Since the 1990s, the racial political landscape in Australia has been transformed through various legal and federal decisions related to land rights, equity, and justice: the 1992 Native Titles Act gave back land to traditional owners along with the renunciation of the term “terra nullius”; the 1994 national “Going Home Conference” recognized the aboriginal children, “the stolen generation,” who had been forcibly removed from their families; and the 1996 apology campaign led to the annual “Sorry Day” (held every May 26 since 1996 in memory of the stolen generation). The most famous symbol of central Australia, Ayers Rock, was renamed “Uluru” and officially returned in 1993. In 2000, indigenous Australian and gold medal Olympic athlete Cathy Freeman, with her vivid smile and arm tattoo saying “cos I’m free,” became the heroine of all Australians in the 2000 Olympic Games, celebrating her four-hundred-meter victory by waving an aboriginal land rights flag along with an Australian one (Harcourt 2001, 197–98).

This reclaiming of identities and reconciliation of white and black Australia illustrates how place can be renegotiated. Taking responsibility for creating new understandings of place, is not easy. A sense of belonging in Australia is wrought with an inherent racism of the poverty, ill health, drink, drugs, and violence that indigenous peoples experience. While other Australians can also suffer poverty, the high levels of child and maternal mortality among indigenous Australians in particular belie the First World status of Australia.

It is challenging for Australians to take responsibility and make connections across the racial and cultural differences. Anglo-Celtic Australian Peter Read (2000), in writing about place in Australia, confronts the racism of rural Anglo-Celtic Australians.
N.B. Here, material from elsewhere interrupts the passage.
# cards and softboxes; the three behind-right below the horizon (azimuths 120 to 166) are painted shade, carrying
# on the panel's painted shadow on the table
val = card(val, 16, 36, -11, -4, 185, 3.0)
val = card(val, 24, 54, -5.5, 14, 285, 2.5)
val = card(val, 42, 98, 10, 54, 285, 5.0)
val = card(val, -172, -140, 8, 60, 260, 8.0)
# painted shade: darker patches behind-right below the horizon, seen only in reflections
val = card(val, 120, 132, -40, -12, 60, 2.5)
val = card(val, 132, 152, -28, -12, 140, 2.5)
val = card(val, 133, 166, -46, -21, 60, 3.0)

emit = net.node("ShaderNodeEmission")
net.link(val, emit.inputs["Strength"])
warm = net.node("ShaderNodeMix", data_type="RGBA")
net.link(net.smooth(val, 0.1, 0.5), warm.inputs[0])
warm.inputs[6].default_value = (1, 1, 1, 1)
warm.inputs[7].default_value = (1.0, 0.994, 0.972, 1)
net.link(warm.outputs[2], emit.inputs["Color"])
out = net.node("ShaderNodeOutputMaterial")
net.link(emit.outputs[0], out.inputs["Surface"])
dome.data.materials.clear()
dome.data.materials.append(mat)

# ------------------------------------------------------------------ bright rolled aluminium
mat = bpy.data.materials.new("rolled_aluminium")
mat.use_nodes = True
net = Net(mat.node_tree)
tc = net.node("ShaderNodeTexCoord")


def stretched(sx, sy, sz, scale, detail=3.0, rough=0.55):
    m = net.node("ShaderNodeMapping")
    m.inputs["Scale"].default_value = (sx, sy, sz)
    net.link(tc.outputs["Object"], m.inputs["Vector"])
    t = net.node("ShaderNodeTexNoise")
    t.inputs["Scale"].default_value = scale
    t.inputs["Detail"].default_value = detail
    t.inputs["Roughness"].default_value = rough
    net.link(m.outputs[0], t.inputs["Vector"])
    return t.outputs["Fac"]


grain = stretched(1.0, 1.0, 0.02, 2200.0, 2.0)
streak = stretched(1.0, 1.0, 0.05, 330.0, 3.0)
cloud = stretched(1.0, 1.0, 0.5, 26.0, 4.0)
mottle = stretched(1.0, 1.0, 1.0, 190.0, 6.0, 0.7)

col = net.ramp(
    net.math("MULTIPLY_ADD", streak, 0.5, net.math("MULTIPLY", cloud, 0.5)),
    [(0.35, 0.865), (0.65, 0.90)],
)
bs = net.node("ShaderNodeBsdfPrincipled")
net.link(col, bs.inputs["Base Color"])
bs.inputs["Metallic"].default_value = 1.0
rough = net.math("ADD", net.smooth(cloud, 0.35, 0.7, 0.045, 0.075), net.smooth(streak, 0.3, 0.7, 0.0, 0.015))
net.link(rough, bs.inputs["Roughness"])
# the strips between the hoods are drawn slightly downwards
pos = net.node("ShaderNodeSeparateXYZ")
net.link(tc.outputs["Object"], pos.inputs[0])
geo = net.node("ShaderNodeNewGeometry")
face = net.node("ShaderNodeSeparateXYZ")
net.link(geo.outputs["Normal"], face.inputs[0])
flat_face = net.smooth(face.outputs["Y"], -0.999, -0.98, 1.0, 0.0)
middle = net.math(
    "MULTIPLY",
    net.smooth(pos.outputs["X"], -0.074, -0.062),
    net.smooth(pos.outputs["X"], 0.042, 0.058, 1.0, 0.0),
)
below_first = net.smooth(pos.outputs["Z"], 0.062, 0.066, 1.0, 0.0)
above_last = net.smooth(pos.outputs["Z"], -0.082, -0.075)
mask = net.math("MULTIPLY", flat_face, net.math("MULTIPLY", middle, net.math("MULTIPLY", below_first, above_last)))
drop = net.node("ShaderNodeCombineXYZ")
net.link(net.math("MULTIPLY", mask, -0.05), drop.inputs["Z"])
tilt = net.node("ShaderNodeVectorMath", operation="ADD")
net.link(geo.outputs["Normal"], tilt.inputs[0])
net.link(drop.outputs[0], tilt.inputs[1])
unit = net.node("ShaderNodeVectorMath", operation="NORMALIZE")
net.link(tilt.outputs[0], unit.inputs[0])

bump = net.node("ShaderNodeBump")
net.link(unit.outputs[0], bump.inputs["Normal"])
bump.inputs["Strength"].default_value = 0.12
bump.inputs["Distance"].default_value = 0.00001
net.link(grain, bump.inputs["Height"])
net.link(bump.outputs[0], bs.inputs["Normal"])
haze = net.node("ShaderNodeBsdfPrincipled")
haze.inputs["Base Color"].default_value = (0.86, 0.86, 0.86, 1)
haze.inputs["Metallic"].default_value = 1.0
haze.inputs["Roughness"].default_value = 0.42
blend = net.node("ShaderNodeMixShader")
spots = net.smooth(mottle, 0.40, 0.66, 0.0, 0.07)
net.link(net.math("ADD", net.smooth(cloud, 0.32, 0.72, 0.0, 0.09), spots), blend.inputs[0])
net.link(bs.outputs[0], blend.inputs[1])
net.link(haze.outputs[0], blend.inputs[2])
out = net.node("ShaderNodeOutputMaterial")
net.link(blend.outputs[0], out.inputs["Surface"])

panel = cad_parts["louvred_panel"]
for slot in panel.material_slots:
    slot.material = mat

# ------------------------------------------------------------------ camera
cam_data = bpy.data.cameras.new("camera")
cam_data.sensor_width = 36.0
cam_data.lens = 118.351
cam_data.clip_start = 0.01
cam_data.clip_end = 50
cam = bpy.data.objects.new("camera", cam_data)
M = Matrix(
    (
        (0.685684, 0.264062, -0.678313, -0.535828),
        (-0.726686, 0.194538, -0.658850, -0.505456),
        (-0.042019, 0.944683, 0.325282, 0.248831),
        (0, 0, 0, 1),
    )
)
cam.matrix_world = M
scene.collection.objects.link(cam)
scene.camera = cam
He speaks of how the contestation between different understandings of place among indigenous and other Australians—one rich with spiritual meaning and a profound sense of collective living together with the land, contrasting with the predominantly capitalist drive to create individual wealth through the ownership and exploitation of land and its resources—needs to be articulated in order for a new sense of Australia to emerge. Such a new understanding would acknowledge and combine different cultural understandings of place, acknowledge the profound power imbalances, and provide a basis for learning to care for the land materially and spiritually.

Places, such as Rio de Janeiro, Brazil, also exist at global levels. In UN and international-development-speak, “Rio” has become a symbolic place for modern “eco-governmentality” or the creation of the environment as a subject of global public discourse around “sustainable” development. The Earth Summit held in 1992 was not only about reframing public policy to be based on stewardship and resource management, but also about creating the first global meeting place of thousands of individuals campaigning on forestry, water, environmental justice, peace, and human rights. The NGO Global Forum in Flamengo Park, Rio, hosted hundreds of tents where civil society passionately engaged with Agenda 21 (the official outcome document). During the Global Forum, ecologists, the peace movement, trade unions, women’s and youth organizations, development NGOs, and local community groups intermingled, creating a collective vision for global environmental justice (Dankelman 2012).
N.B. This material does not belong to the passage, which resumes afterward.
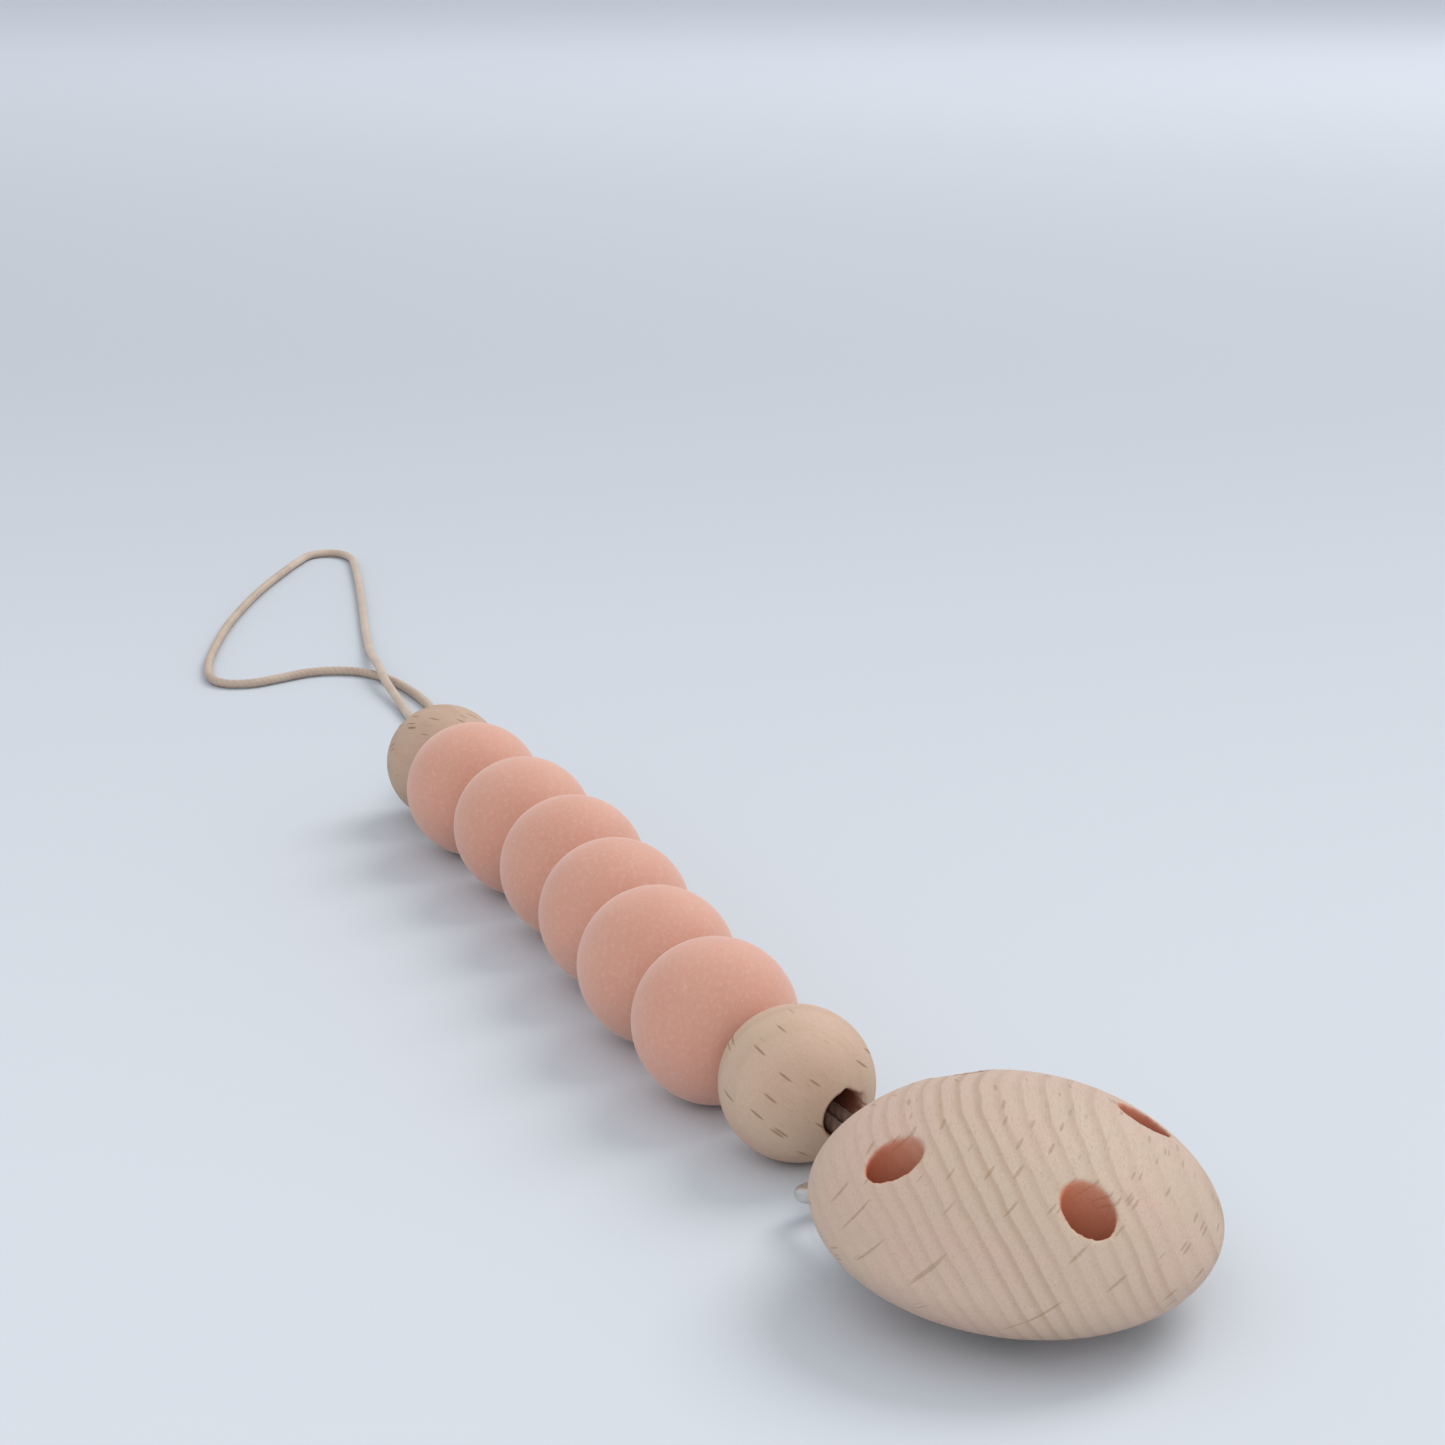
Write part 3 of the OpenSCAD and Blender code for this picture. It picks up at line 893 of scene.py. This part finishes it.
# %% [markdown]
# ## Waxed cord
#
# The cord is beige cotton under a thin coat of wax. Along it the dye is a little uneven, with
# darker fibres and a paler wax bloom here and there. The fibres of each ply are fine streaks that
# follow the twist; here they come from a fine noise that is mixed in and bumped rather than modelled.
# Inside the first wooden ball the cord has painted shade: it is painted dark and reddish there.

# %% Waxed cotton
waxed = Finish("waxed_cotton")
run = waxed.place()
dye = waxed.noise(run, 0.25, 3.0)
fibres = waxed.noise(run, 7.0, 3.0, 0.7)
bloom = waxed.noise(run, 1.4, 3.0)
tone = waxed.mix(waxed.band(dye, 0.35, 0.65), (0.54, 0.41, 0.32), (0.61, 0.48, 0.38))
tone = waxed.mix(waxed.band(fibres, 0.35, 0.8) * 0.45, tone, (0.37, 0.27, 0.20))
tone = waxed.mix(waxed.band(bloom, 0.5, 0.8) * 0.35, tone, (0.62, 0.52, 0.43))
from_ball = waxed.node(
    "ShaderNodeVectorMath", {"operation": "LENGTH"},
    {0: waxed.place(middle=near_place.translation)}, "Value",
)
# Painted shade: the cord within the first wooden ball is darkened to a dark red-brown.
inside = 1 - waxed.band(from_ball, 6.9, 7.6)
tone = waxed.mix(inside * 0.8, tone, (0.15, 0.065, 0.04))
waxed.shade(
    Base_Color=tone, Roughness=waxed.band(bloom, 0.3, 0.8) * 0.2 + 0.5,
    Normal=waxed.bump(fibres, 0.03), Sheen_Weight=0.2, Sheen_Roughness=0.4,
)
for piece in (waxed_loop, lark_hitch):
    wear(piece, waxed)
inner_cords = [node for node in frame["nodes"] if node.startswith(("cord_in_", "cord_knot"))]
for node in inner_cords:
    wear(frame["nodes"][node], waxed)
print("cord on", 2 + len(inner_cords), "pieces")

# %% [markdown]
# ## Nickel-plated steel and nylon
#
# The clip's steel is stamped, tumbled and nickel-plated. It is satin rather than bright, with fine
# lines along the rolling direction and a few scratches scattered over it. The pad is plain
# off-white nylon with the slightly cloudy skin that moulded nylon has.

# %% Steel and nylon
nickel = Finish("nickel_steel")
sheet_place = nickel.place()
rolled = nickel.noise(nickel.stretched(sheet_place, (0.7, 24.0, 24.0)), 1.0, 3.0)
smudge = nickel.noise(sheet_place, 0.35, 4.0)
scratches = nickel.noise(nickel.stretched(sheet_place, (30.0, 1.1, 30.0)), 1.0, 1.0)
scratch = nickel.band(scratches, 0.7, 0.74)
plate_tone = nickel.mix(nickel.band(smudge, 0.35, 0.7), (0.66, 0.64, 0.60), (0.56, 0.55, 0.535))
plate_tone = nickel.mix(scratch * 0.4, plate_tone, (0.80, 0.79, 0.77))
nickel.shade(
    Base_Color=plate_tone, Metallic=1.0,
    Roughness=nickel.band(rolled, 0.3, 0.7) * 0.12 + smudge * 0.14 + 0.2,
    Normal=nickel.bump(rolled - scratch * 0.6, 0.006),
)
for piece in (*steel_parts, wire_bail):
    wear(piece, nickel)

nylon = Finish("moulded_nylon")
body_place = nylon.place()
milk = nylon.noise(body_place, 0.5, 3.0)
pebble = nylon.noise(body_place, 6.0, 3.0)
milk_tone = nylon.mix(nylon.band(milk, 0.3, 0.7), (0.80, 0.78, 0.70), (0.74, 0.72, 0.64))
nylon.shade(
    Base_Color=milk_tone, Roughness=pebble * 0.2 + 0.4, Normal=nylon.bump(pebble, 0.01),
    Subsurface_Weight=0.15, Subsurface_Radius=(1.0, 0.9, 0.8), Subsurface_Scale=0.001,
)
wear(nylon_pad, nylon)
print("steel on", len(steel_parts) + 1, "pieces, nylon on the pad")

# %% [markdown]
# ## The table and the light
#
# The stage is a pale table, wide enough to reach the horizon, and isn't part of the object. Its
# tone is painted light that changes slowly with the distance from the clip: painted brighter in
# front, painted a little darker behind the string and pale again far away. A large soft light
# stands high behind the string on the right, a weaker one fills from the left, and the pale
# surroundings do the rest, so that the shadows are broad and fall towards the camera's left.

# %% A pale table with painted light, the surroundings and two lights
bpy.ops.object.select_all(action="DESELECT")
bpy.ops.mesh.primitive_plane_add(size=30, location=(0, 0, 0))
table = bpy.context.object
table.name = "pale_table"
pale = Finish("pale_table")
# Painted light on the table: brighter in front, darker behind the string, pale again far away.
away = pale.split(pale.place((0, 0, view_turn)))[0]
painted_light_falloff = pale.mix(pale.band(away, -160, 450), (0.67, 0.71, 0.76), (0.51, 0.55, 0.60))
pale.shade(
    Base_Color=pale.mix(pale.band(away, 450, 2000), painted_light_falloff, (0.66, 0.70, 0.77)),
    Roughness=0.85, Specular_IOR_Level=0.15,
)
wear(table, pale)

world = bpy.data.worlds.new("pale_room")
world.use_nodes = True
world.node_tree.nodes["Background"].inputs["Color"].default_value = (0.70, 0.72, 0.75, 1)
world.node_tree.nodes["Background"].inputs["Strength"].default_value = 1.0
bpy.context.scene.world = world


def soft_light(name, place, size, power, colour):
    """A round area light that faces the origin; place and size are in metres, power in watts."""
    data = bpy.data.lights.new(name, "AREA")
    data.shape = "DISK"
    data.size = size
    data.energy = power
    data.color = colour
    light = bpy.data.objects.new(name, data)
    light.location = place
    light.rotation_euler = (-Vector(place)).to_track_quat("-Z", "Y").to_euler()
    bpy.context.scene.collection.objects.link(light)


soft_light("window", (0.7, -1.5, 1.7), 1.5, 24.0, (1.0, 0.98, 0.95))
soft_light("fill", (-1.4, 0.7, 1.0), 1.4, 6.0, (1.0, 0.99, 0.98))
bpy.context.scene.view_settings.view_transform = "Standard"
print("stage and lights set")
This creation of “alternative” places where advocates, NGOs, and movement people could meet alongside the official negotiations has continued through the last twenty years in peoples’ struggle to defend the environment and the culture of local places in public global fora. Rio and its prototypes are highly negotiated places that have helped build connections, understanding, and knowledge among communities defending place, moving beyond the local and national space, shaping a global environmental movement. These places of progressive global negotiations (for example, the UN NGOs Forums held in the early 1990s, the protests held in 1999 in Seattle against the World Trade Organization) have emerged as historic moments flowing onto other places. These created places for movement engagement are illustrations of Massey’s “meeting-place” forging networks of relations and forms of power that stretch beyond specific places. I would argue that for all the cynicism around engaging in such global shows, these places have been key nodes for networking that strengthens local power in ways that extend and transform place-based politics and connections. These places are holding a sense of global responsibilities for exploitation of environments and culture. In places like Bolsena, the global forums strengthen the ecological organizations, connecting what is happening in the microcosm world of the lake with the larger movement. Utilizing social media, the forum debates create new forms of learning that politicize beyond the mainstream policy hype. These global places have played an important role in our global imaginary of the environment that can be politicized as something to be defended, creating a culture of translocal defense of place in vibrant global networks of connectivity (Escobar 2008).

These three examples illustrate that places, whether experienced at local, national, or global levels, are not natural, nor fixed. Our experience of place flows across spatial scales from the body to the household to the community, national, and global levels. Place extends beyond the physical. People negotiate place as they protect and conserve places, enhance and modify places, create connections with other places at different levels. Our attachments to place are about social, spiritual, and cultural meaning and identity as well as economic need. Political negotiations over the environmental and cultural issues informing place are part of our lived “glocal” realities (Dirlik 1998).